What Should Biden Do?

The Biden administration should be modest in its expectations of what it can achieve when it comes to forcing Iran to provide an honest an accounting of its past. Trying to force Iran to cop to its former program isn’t feasible, but the good news is that it isn’t necessary to achieve the U.S. goal of preventing Iran from acquiring nuclear weapons.

The United States doesn’t need to know everything about Iran’s past: It only needs to know enough to have confidence that Iran can’t build a bomb without detection in the present. This is achieved through international inspections, U.S. and allied intelligence, and yes, enhanced monitoring under the Iran nuclear deal. How much is “enough” is not a fixed answer and it is more art than science. Indeed, there may come a time when urgent evidence emerges of Iranian cheating — for example, a covert enrichment facility or resumed weaponization work. But nothing suggests it is at that point yet.
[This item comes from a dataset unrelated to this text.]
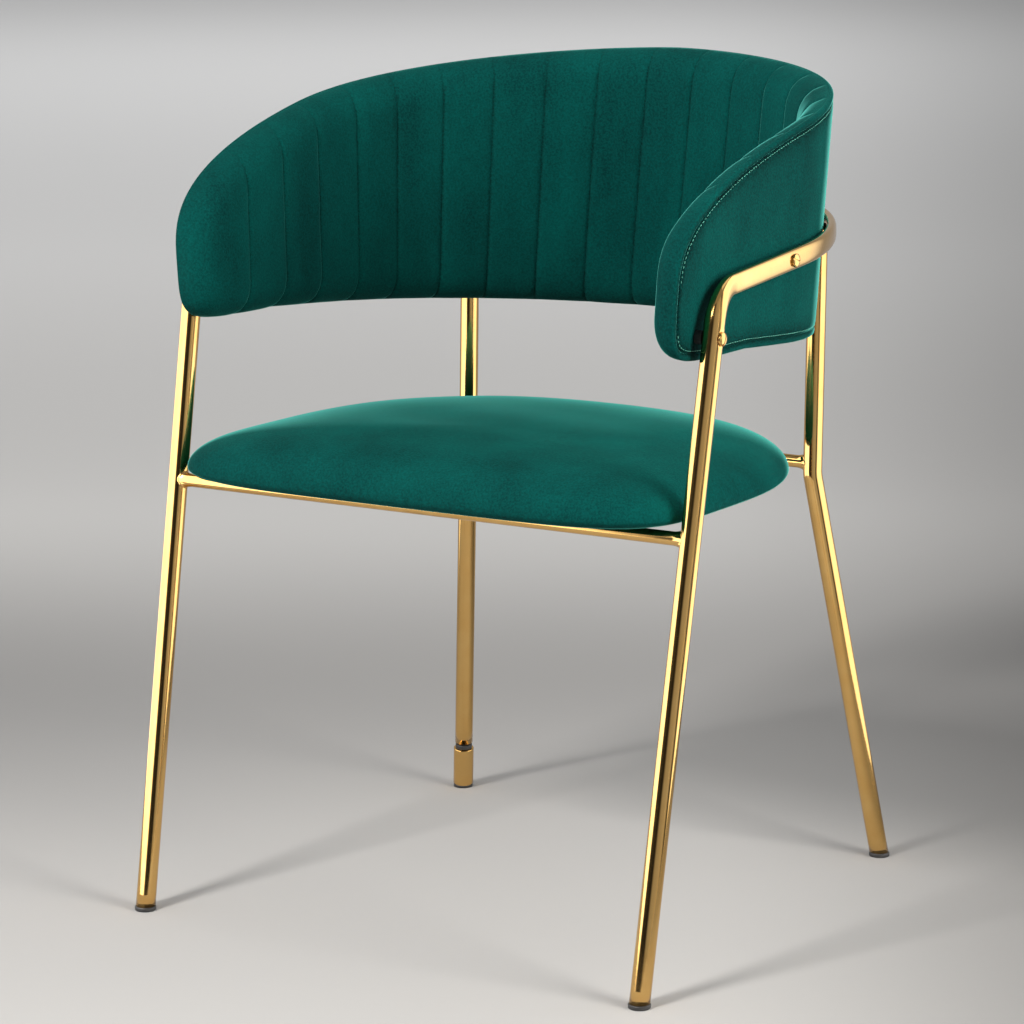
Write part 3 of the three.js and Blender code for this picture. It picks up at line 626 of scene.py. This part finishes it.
screw = {"head": 6 * mm, "height": 3.4 * mm, "slot": 0.6 * mm, "slotDepth": 1.2 * mm, "shank": 3 * mm}


def screwParts(seatPlace, way, length, slotTurn=0.0):
    # a domed head with a straight slot over a disc of columns, and a shank below it
    way, flatSide, other = squareTo(way)
    u = np.cos(slotTurn) * flatSide + np.sin(slotTurn) * other
    v = -np.sin(slotTurn) * flatSide + np.cos(slotTurn) * other
    head = screw["head"]
    wall = screw["slot"]
    xi = np.concatenate([-head * np.cos(np.linspace(0, 1.47, 12)), [-wall - 0.08 * mm, -wall, -wall / 3]])
    xi = np.concatenate([xi, -xi[::-1]])
    eta = np.sin(np.linspace(-np.pi / 2, np.pi / 2, 21))
    x, e = np.meshgrid(xi, eta, indexing="ij")
    y = e * np.sqrt(np.maximum(head ** 2 - x ** 2, (0.02 * head) ** 2))
    r = np.clip(np.hypot(x, y) / head, 0, 1)
    top = screw["height"] * (0.42 + 0.58 * (1 - r ** 2.6) ** 0.75)
    top = top - np.where(np.abs(x) <= wall + 1e-9, screw["slotDepth"], 0.0) * (1 - 0.35 * r ** 3)
    upper = x[..., None] * u + y[..., None] * v - top[..., None] * way
    lower = x[..., None] * u + y[..., None] * v
    n, m = x.shape
    faces = [gridFaces(n, m, closeCols=False), gridFaces(n, m, closeCols=False)[:, ::-1] + n * m]
    rim = np.concatenate([
        np.arange(m), np.arange(1, n) * m + m - 1,
        (n - 1) * m + np.arange(m - 2, -1, -1), np.arange(n - 2, 0, -1) * m,
    ])
    rim2 = np.roll(rim, -1)
    faces.append(np.stack([rim, rim + n * m, rim2 + n * m, rim2], -1))
    dome = np.vstack([upper.reshape(-1, 3), lower.reshape(-1, 3)]) + np.asarray(seatPlace, float)
    shank = loftParts(turnedRings(roundedProfile(screw["shank"], 0, length, 0.3 * mm, 3), seatPlace, way, 20))
    return joinParts([(dome, faces), shank])


spacer = {"radius": 6 * mm, "edge": 0.6 * mm}
backFace = {"radius": 257.26 * mm, "lean": 0.065}


def wrapRadius(z):
    # the pad's outer face leans outwards as it rises
    return backFace["radius"] + backFace["lean"] * (z - bow["height"])


armScrewPlace = armTouch + (armCorner - armTouch) * ((-17 * mm - armTouch[1]) / (armCorner[1] - armTouch[1]))
bowScrewAngle = np.pi / 2 - (np.pi / 2 - touchAngle) * 2 / 13
bowScrewPlace = bowPoint(bowScrewAngle)
bowScrewWay = -np.array([np.cos(bowScrewAngle), np.sin(bowScrewAngle), 0])
sideways = np.array([-1.0, 0, 0])
# where each screw is, its way in, the tube's half thickness under the head and behind, and the slot's turn
backScrews = [
    ("leg", frontAt(dimple["height"]), sideways, tube["radius"] - dimple["depth"], tube["radius"], 0.4),
    ("arm", armScrewPlace, sideways, flatTube["halfThick"], flatTube["halfThick"], 1.9),
    ("rear", bowScrewPlace, bowScrewWay, flatTube["halfThick"], flatTube["halfThick"], 1.1),
]
screwPlaces = []   # where each screw's spacer meets the pad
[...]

Washington should not hold hostage the potential to resume a nuclear deal that was working to the impossible task of unearthing all of the skeletons of Iran’s nuclear past. If the last four years has proven anything, it is that the United States is better able to influence Iran’s nuclear trajectory from within the deal than from outside. Indeed, the international pressure on Iran from the nuclear archives has benefits: It can help Iran think twice before resuming a weapons effort, and provide useful leverage as the Biden administration renews nuclear diplomacy with Iran.

None of this is to say that the United States shouldn’t push Iran to fulfill its obligations. It should. But Washington shouldn’t sacrifice the ability to detect a future Iranian weapons program just to catch Iran in a lie about its nuclear past.